▸ **Task details**: Print the entire listing. Each line must match the original exactly.

▸ **Data lines**:
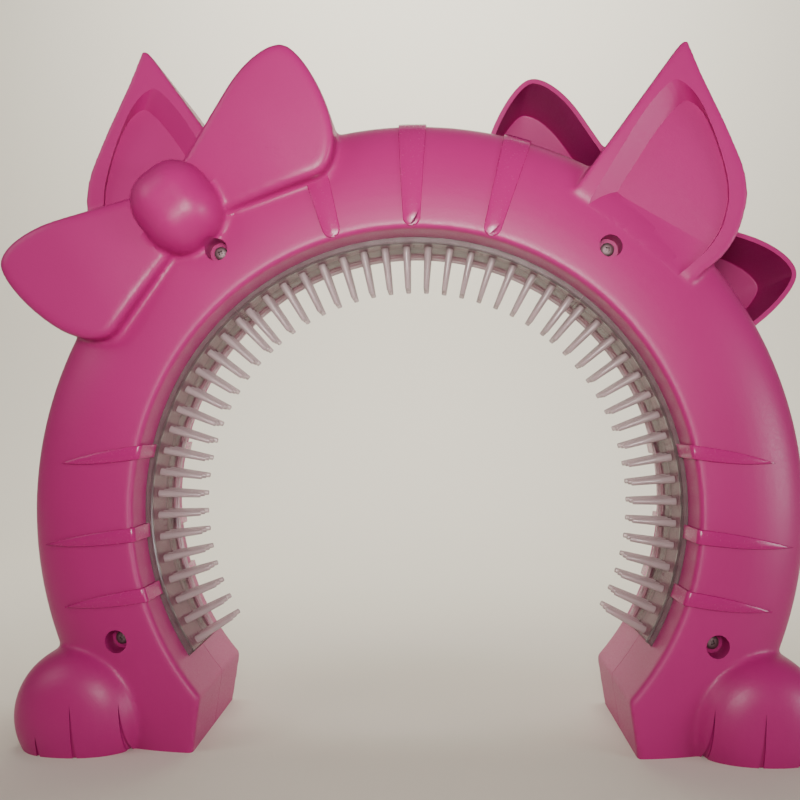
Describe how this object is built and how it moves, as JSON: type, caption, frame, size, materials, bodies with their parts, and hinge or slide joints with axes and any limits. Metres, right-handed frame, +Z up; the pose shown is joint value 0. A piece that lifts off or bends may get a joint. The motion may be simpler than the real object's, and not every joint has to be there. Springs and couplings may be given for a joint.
{
  "type": "cat grooming arch",
  "caption": "Free-standing cat-shaped arch in moulded plastic with ears, bow and paws, lined with comb pins that groom a cat as it walks through.",
  "frame": {"origin": "on the floor under the middle of the arch, on the plane where the two shells meet", "axes": "+X to the right seen from the front, -Y towards the front, +Z up"},
  "size_m": [0.352, 0.114, 0.3006],
  "materials": {
    "pink_plastic": "satin moulded plastic",
    "smoky_plastic": "translucent smoky plastic",
    "steel": "plated steel"
  },
  "bodies": {
    "root": {"front_shell": "pink_plastic", "rear_shell": "pink_plastic", "left_comb": "smoky_plastic", "top_comb": "smoky_plastic", "right_comb": "smoky_plastic", "screw_upper_left": "steel", "screw_upper_right": "steel", "screw_lower_left": "steel", "screw_lower_right": "steel"}
  },
  "joints": []
}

▸ **Answer for the task**:
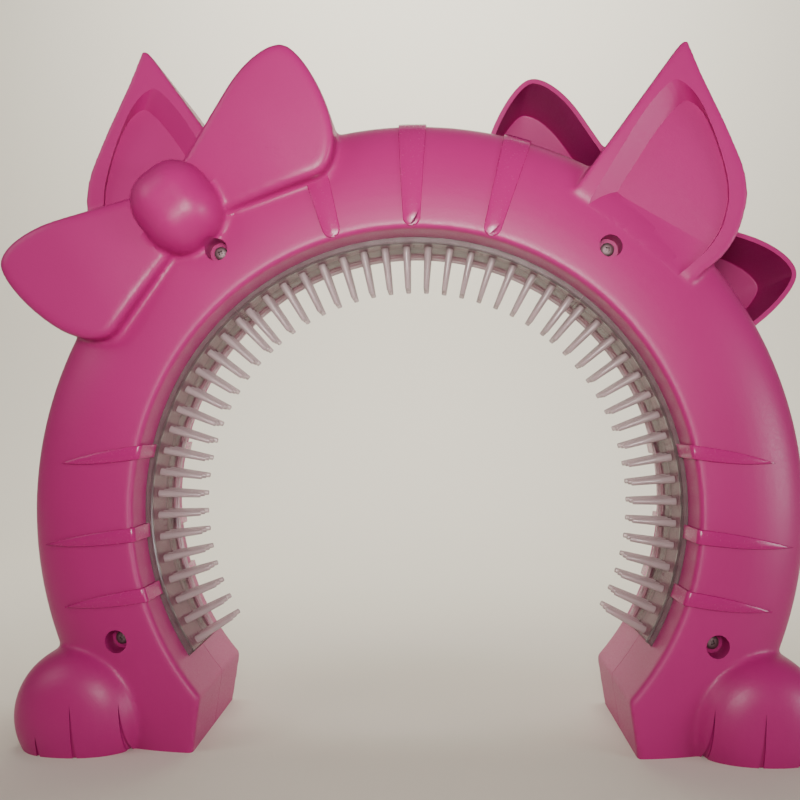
Describe how this object is built and how it moves, as JSON: type, caption, frame, size, materials, bodies with their parts, and hinge or slide joints with axes and any limits. Metres, right-handed frame, +Z up; the pose shown is joint value 0. A piece that lifts off or bends may get a joint. The motion may be simpler than the real object's, and not every joint has to be there. Springs and couplings may be given for a joint.
{
  "type": "cat grooming arch",
  "caption": "Free-standing cat-shaped arch in moulded plastic with ears, bow and paws, lined with comb pins that groom a cat as it walks through.",
  "frame": {"origin": "on the floor under the middle of the arch, on the plane where the two shells meet", "axes": "+X to the right seen from the front, -Y towards the front, +Z up"},
  "size_m": [0.352, 0.114, 0.3006],
  "materials": {
    "pink_plastic": "satin moulded plastic",
    "smoky_plastic": "translucent smoky plastic",
    "steel": "plated steel"
  },
  "bodies": {
    "root": {"front_shell": "pink_plastic", "rear_shell": "pink_plastic", "left_comb": "smoky_plastic", "top_comb": "smoky_plastic", "right_comb": "smoky_plastic", "screw_upper_left": "steel", "screw_upper_right": "steel", "screw_lower_left": "steel", "screw_lower_right": "steel"}
  },
  "joints": []
}